TO BE DONE
Up to and including the line containing "overrun = 5.0", please reproduce the lines of the listing below, starting from the top.

GIVEN INFORMATION
--*--

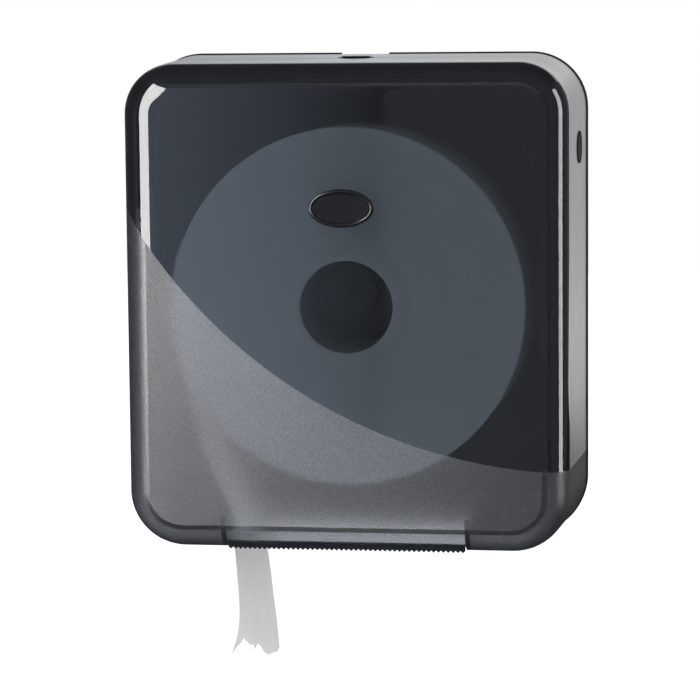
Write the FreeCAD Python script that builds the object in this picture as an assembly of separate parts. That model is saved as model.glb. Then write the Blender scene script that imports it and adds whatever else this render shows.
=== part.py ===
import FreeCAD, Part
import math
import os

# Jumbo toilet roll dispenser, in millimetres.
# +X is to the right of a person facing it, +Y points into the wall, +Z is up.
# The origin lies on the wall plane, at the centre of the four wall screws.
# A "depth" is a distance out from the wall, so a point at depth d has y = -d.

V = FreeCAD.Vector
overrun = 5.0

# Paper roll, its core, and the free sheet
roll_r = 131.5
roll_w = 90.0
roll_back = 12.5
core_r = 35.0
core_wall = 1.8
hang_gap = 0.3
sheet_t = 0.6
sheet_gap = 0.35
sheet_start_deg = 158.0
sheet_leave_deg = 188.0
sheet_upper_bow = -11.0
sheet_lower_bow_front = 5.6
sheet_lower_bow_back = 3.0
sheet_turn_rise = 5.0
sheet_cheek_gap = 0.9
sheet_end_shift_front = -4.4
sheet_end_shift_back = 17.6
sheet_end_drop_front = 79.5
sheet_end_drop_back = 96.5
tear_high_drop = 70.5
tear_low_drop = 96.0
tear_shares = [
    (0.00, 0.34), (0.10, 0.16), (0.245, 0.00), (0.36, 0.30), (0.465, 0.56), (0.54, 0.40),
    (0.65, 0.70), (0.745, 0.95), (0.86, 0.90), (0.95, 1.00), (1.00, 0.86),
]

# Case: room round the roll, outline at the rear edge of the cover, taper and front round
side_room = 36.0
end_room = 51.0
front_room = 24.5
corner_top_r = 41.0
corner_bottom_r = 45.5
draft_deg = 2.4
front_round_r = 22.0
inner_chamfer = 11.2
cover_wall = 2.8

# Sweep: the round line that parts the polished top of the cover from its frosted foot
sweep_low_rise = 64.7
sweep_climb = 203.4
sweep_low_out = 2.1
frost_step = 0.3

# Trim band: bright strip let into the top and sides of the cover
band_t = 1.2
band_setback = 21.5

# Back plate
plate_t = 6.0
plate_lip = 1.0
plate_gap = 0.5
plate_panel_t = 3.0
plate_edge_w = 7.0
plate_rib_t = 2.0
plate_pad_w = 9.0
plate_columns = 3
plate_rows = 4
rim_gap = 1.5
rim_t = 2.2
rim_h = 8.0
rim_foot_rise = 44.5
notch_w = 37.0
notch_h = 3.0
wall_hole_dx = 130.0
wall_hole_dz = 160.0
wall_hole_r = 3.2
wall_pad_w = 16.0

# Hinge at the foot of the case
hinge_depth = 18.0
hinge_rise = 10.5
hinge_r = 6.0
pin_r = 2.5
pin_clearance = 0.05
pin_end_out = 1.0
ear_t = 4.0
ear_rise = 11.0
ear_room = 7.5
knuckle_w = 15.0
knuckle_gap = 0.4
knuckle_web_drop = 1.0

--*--

OUTPUT OF THE EXERCISE
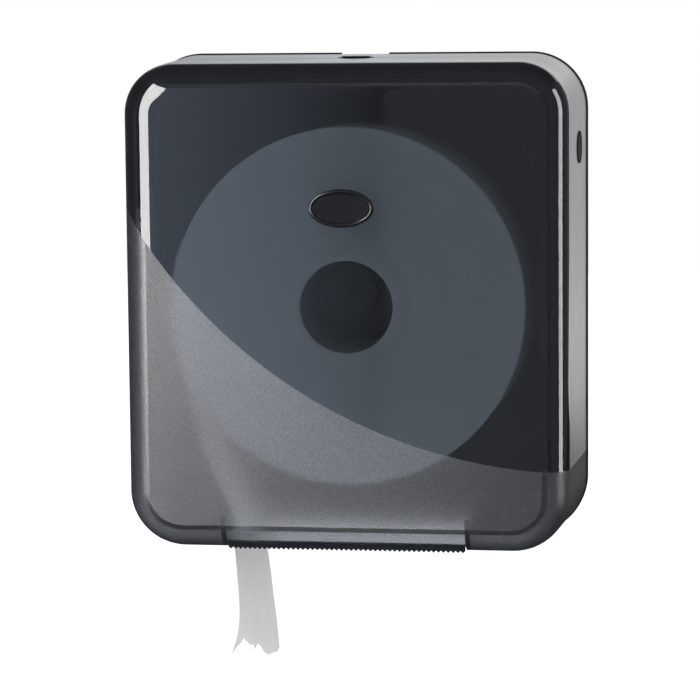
Write the FreeCAD Python script that builds the object in this picture as an assembly of separate parts. That model is saved as model.glb. Then write the Blender scene script that imports it and adds whatever else this render shows.
=== part.py ===
import FreeCAD, Part
import math
import os

# Jumbo toilet roll dispenser, in millimetres.
# +X is to the right of a person facing it, +Y points into the wall, +Z is up.
# The origin lies on the wall plane, at the centre of the four wall screws.
# A "depth" is a distance out from the wall, so a point at depth d has y = -d.

V = FreeCAD.Vector
overrun = 5.0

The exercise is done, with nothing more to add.